The Court of Appeal’s decision appears to be consistent with a statement of the law here by Gordon Junor, advocate, in his article in Scots Law Times 1998 p275. Mr Junor states -
“The employing and the employed solicitor alike will - or should be - aware that, in law, they may be jointly and severally liable for any negligence on the part of the employed solicitor acting in the course of his or her employment... It is well settled, at least in general terms, that an employer (vicariously) and employee (directly) can be held jointly and severally liable for negligence on the part of the employee in the course of his employment with the employers - on the simple view that all persons must be held responsible for their own actings.”
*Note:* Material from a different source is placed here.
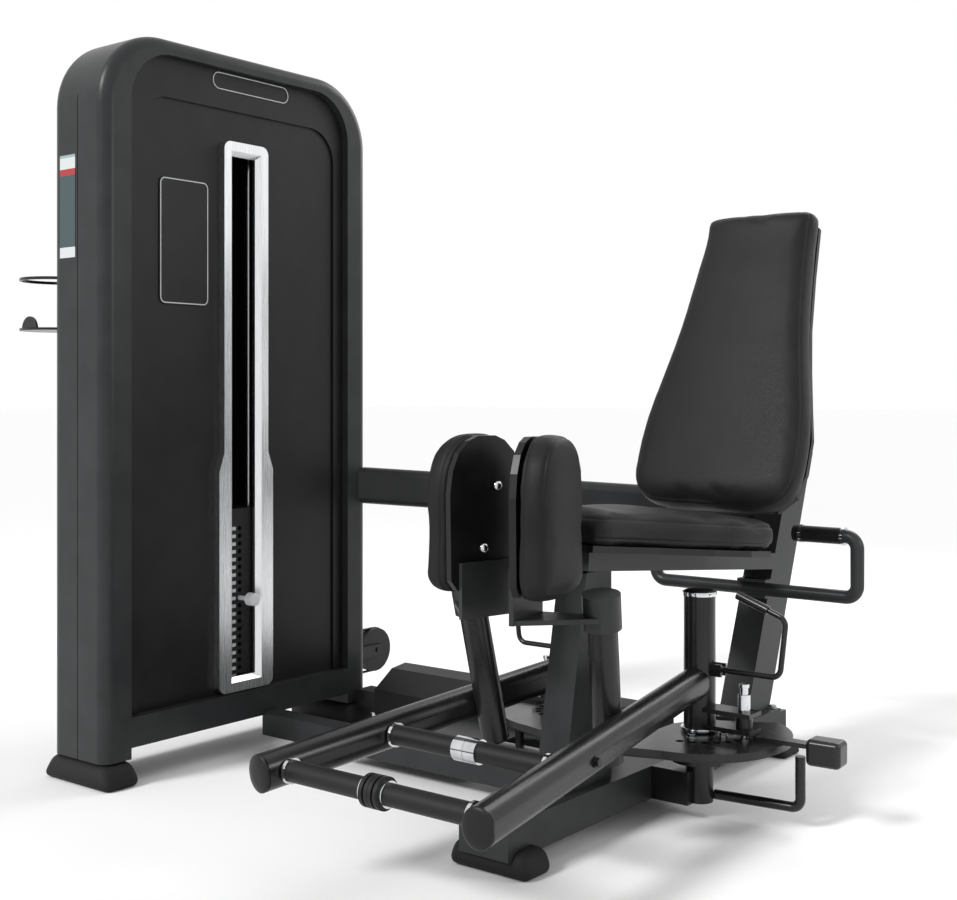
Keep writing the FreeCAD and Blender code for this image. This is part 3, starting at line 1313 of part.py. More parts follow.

Master Policy cover position
It is appropriate to confirm that position with regard to cover under the Master Policy for the benefit of employed solicitors (and formerly employed solicitors), viz:
- subject to various terms and conditions, the Master Policy provides cover for at least £1,000,000, £1,250,000 from 1 November 2001, for the benefit of every practice even if it is a ceased practice
- cover under the Master Policy operates for the benefit not only of principals, former principals and the personal representatives of former principals but also for the benefit of employees, former employees and the personal representatives of former employees
- employees, former employees and their personal representatives are insured parties in their own right and may invoke the benefit of the Master Policy for their personal protection and the consent of the principals of the practice is not required
- the scope of Master Policy cover is wide and the circumstances in which cover would be declined by the insurers are few and far between
The information in this page is (a) intended to provide guidance on matters of practical risk management and not on issues of law and (b) is necessarily of a generalised nature. It is not specific to any practice or to any individual and should not be relied on as stating the correct legal position.